There are four functions (T, N, S, F)

Two are deemed "rational" (T/F) and two are deemed "irrational" (N/S).

The irrational functions are known as perceiving and the rational functions are known as judging.

Consciousness is defined by the interplay of a function pair, consisting of one rational and one irrational function (one P and one J).

Functions are identified by the existence of types. A "type" is a pattern of objective behavior and subjective experience that characteristically represents one function, which shall be known as dominant.

Types are either rational or irrational.

A dominant function represses the other three functions into [some degree of] unconsciousness.
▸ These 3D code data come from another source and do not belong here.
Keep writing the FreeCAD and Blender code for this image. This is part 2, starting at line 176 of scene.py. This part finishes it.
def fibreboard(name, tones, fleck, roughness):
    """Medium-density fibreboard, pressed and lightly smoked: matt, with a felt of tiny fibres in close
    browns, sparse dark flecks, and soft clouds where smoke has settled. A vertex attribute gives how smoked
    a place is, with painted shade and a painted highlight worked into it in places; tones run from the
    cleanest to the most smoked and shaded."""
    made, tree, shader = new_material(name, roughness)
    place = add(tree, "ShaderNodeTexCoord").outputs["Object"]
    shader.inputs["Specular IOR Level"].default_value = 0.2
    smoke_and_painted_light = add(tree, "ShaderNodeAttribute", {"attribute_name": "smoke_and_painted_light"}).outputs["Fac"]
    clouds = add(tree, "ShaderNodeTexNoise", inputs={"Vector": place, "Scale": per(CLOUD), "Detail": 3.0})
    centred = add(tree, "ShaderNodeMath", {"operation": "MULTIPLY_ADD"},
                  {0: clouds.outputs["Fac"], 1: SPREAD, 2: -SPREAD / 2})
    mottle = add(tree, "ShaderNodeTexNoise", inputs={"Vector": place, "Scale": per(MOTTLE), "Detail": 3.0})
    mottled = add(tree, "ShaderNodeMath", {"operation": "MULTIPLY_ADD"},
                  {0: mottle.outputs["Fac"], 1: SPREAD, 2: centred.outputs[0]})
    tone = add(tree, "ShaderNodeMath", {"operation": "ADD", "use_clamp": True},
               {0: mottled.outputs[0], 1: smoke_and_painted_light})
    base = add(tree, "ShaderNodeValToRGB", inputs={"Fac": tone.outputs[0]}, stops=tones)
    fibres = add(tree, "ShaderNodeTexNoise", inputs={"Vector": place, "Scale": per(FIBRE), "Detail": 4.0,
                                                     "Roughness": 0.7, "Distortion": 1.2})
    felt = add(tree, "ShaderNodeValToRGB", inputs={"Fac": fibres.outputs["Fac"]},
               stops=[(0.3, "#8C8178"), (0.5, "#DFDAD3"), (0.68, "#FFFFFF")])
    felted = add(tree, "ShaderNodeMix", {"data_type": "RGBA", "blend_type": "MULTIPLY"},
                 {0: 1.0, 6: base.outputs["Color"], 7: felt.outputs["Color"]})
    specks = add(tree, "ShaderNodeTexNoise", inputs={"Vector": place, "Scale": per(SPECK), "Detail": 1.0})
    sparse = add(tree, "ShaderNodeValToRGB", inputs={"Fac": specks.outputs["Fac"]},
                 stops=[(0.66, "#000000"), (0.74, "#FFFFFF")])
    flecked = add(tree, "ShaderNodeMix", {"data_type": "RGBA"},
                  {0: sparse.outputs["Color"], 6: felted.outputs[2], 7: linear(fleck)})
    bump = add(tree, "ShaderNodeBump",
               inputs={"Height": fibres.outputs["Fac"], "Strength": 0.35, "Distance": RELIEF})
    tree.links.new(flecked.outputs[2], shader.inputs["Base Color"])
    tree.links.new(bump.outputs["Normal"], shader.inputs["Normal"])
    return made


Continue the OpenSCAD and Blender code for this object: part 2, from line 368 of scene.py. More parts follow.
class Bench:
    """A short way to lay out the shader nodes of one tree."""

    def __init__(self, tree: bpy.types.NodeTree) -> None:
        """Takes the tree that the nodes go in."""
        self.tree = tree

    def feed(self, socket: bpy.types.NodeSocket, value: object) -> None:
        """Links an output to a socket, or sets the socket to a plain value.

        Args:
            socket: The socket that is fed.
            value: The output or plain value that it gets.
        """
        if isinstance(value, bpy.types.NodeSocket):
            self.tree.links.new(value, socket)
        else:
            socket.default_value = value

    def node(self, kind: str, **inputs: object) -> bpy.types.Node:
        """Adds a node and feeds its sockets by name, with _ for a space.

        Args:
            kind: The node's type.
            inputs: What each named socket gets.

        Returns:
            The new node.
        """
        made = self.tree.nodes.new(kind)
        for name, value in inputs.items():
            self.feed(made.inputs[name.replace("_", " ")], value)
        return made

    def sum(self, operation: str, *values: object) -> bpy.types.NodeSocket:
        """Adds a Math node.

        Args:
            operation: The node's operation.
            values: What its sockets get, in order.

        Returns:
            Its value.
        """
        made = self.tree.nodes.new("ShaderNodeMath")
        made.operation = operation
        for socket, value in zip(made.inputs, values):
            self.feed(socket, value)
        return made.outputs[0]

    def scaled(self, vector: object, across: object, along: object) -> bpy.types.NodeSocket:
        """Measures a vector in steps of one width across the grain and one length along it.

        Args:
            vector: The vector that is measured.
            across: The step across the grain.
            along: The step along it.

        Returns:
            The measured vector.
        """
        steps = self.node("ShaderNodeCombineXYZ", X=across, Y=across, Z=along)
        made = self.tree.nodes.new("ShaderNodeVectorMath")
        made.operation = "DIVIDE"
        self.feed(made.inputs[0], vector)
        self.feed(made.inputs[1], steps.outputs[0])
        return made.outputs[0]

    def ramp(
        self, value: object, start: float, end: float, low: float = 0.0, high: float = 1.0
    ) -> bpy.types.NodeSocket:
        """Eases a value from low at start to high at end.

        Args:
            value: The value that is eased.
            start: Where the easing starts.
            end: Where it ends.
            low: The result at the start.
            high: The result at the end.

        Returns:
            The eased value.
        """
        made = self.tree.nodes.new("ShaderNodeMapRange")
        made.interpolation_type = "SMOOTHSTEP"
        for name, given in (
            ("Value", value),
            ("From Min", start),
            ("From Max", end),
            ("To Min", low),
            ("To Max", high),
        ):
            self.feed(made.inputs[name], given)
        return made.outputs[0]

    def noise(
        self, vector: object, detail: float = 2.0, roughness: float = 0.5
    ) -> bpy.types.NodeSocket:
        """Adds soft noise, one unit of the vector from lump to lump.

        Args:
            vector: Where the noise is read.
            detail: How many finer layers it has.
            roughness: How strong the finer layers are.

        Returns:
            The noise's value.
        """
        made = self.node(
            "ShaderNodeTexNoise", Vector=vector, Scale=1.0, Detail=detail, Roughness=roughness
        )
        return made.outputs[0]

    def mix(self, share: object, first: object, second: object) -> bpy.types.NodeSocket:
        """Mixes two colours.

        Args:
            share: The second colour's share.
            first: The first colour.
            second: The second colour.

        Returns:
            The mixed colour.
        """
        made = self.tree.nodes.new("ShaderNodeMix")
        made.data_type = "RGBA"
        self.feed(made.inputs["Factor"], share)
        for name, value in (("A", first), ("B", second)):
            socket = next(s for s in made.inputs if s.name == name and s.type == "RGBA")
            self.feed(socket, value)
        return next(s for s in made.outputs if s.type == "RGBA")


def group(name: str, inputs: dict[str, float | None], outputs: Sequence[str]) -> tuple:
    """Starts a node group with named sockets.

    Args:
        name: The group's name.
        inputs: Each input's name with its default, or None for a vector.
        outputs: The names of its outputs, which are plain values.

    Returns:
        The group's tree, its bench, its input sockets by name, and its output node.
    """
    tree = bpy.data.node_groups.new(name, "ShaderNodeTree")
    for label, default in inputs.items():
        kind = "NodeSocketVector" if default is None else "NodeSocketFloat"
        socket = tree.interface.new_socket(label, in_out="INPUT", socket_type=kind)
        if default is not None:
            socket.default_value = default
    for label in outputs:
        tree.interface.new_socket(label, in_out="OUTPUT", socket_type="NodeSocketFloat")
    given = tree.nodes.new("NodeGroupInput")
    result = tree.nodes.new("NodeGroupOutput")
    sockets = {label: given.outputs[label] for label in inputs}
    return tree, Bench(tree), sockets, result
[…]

This can be mathematically represented by a partial differential equation.

A conscious function represses the other function in its own category (P/J) more strongly than the functions in the orthogonal plane (P _|_ J).

Attitudes are two distinct and contradictory forms of expression that exist for each function.
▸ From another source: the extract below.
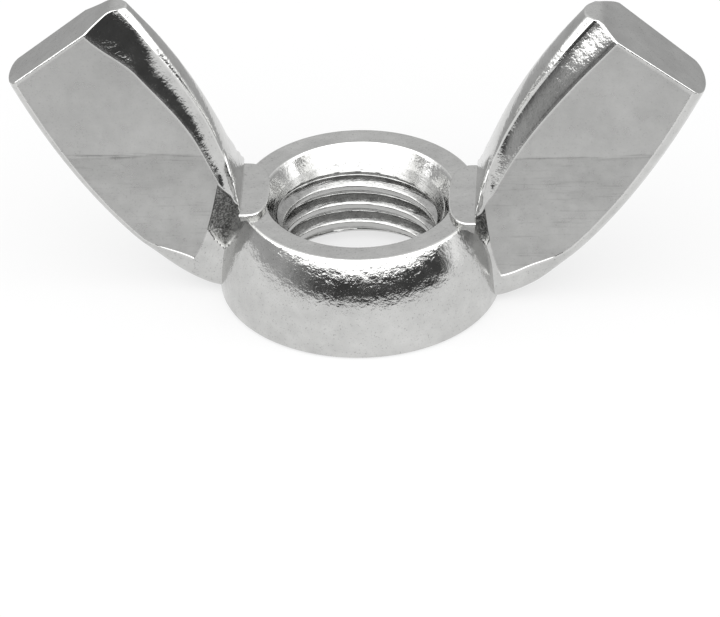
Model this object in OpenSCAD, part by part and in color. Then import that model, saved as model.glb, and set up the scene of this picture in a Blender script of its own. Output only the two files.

Repressed functions will take on the opposing attitude of the conscious/dominant which represses it.

One inferior function will arise as auxiliary, because of the prior stated rule that consciousness requires P and J input/output.
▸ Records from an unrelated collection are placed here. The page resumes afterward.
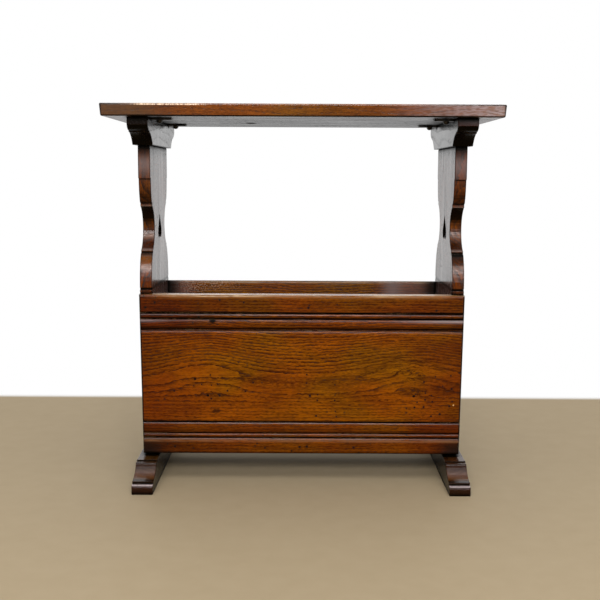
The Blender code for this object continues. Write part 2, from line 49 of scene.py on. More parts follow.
# Camera, found from the corners of the table in the photograph
camera_place = (-0.003, -1.601, 0.495)
camera_pitch = math.radians(7.5)
camera_roll = math.radians(0.27)
camera_lens = 57.6
sensor_width = 36.0
nearest_seen = 0.05
farthest_seen = 50

# Floor and backdrop, and the plain light that the world adds
floor_reach = 6.0
floor_back_edge = 0.50
floor_blend = 0.02
world_level = 0.24

# Sizes of the table that the marks follow
top_half_length, top_half_depth, table_height = cad_high
top_underside = corners_of("table_top")[0].z
bearer_underside = corners_of("bearer_right")[0].z
panel_bottom = corners_of("front_panel")[0].z
panel_half_length = corners_of("front_panel")[1].x
rim_height = corners_of("front_panel")[1].z
board_x = sum(corner.x for corner in corners_of("end_board_right")) / 2

# Heights of the panels' mouldings
lower_band_shoulder = 0.0658
lower_bead_foot = 0.0806
field_bottom = 0.0983
field_top = 0.2485
upper_bead_belly = 0.2556
upper_bead_shoulder = 0.2643
rim_groove = 0.2778
rim_foot = 0.2795

# Figure and marks of the front panel, as x or as x and z
arch_x = -0.150
knot_arch_x = 0.178
knot = (0.172, 0.184)
swirl = (0.175, 0.186)
bead_knot = (-0.141, 0.2640)
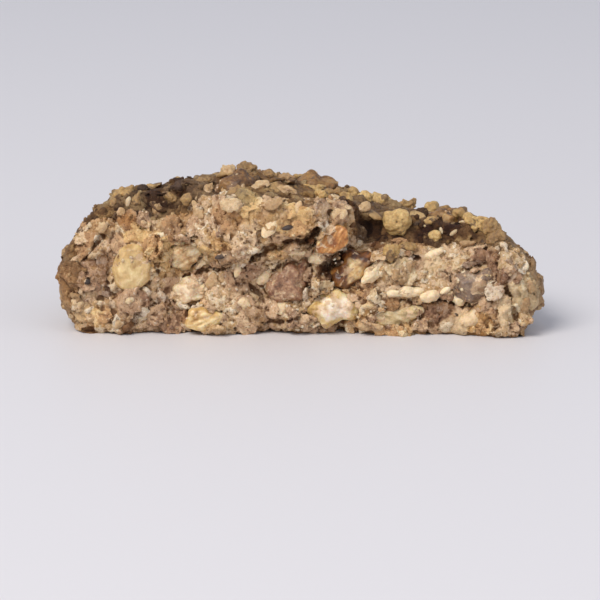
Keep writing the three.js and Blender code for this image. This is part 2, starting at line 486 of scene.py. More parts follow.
# the colour that each zone multiplies by, where its mark starts to tell and is full, and the most it does
zoneTints = {
    "gold": ("fff0d0", 0.15, 0.9, 0.85),
    "mauve": ("e4dcda", 0.15, 0.9, 0.95),
    "shade": ("d4c9c6", 0.15, 0.9, 0.95),
    "caramel": ("e2d1ba", 0.15, 0.9, 0.9),
    "scorch": ("c0a482", 0.2, 0.9, 0.9),
    "burnt": ("866642", 0.25, 0.85, 0.92),
}
doughLook = {
    "shine": 0.3,
    "inside": 0.12,                    # how much light goes inside, and how far
    "insideReach": 0.35 * mm,
    "bleed": (1.0, 0.55, 0.3),         # how it spreads there, by colour
    "tintShare": 0.62,                 # what the tone of each lump decides
    "blotchShare": 0.42,               # and what the blotches decide
    "sideTop": (9 * mm, 16 * mm),      # heights over which the side turns into the crust
    "underTop": (2.5 * mm, 0.3 * mm),  # and the foot into the underside
    "levelSway": 12 * mm,
    "zoneSway": 1.9,
    # the painted shade of tiny pores: where the fine blotches make it, and how strong
    "poreBand": (0.45, 0.30),
    "pores": 0.95,
    "fleckBand": (0.58, 0.70),
    "flecks": 0.7,
    "patchBand": (0.5, 0.66),
    "patches": 0.75,
    "roughness": (0.48, 0.82),
    "hollowDepth": (0.9, 0.3),         # how strong the painted shade in the hollows is, in plain crumb and where it is fleshy
    "grain": (1.5, 1.0),               # on the crust and on the crumb
}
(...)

As the auxiliary becomes more conscious, it gains a stronger footing in the psyche, and with it, the ability to further influence the attitudes of its repressed partner-function. This produces the 'tertiary'.

The emergence of the tertiary as defined by the auxiliary has produced a unique arrangement which is now known as a 'type' (1/16).

Consciousness is a wave-form that is characterized by interference patterns between two orthogonal (P/J) wave progressions/partial differential equations, each of which is actually an expression of polarity between the other function in its own category (T<>F and S<>N). It never exists in a steady state, only wave-like probabilities and approximations; to analyze the wave in a moment in time is to lose the essence of the interference pattern.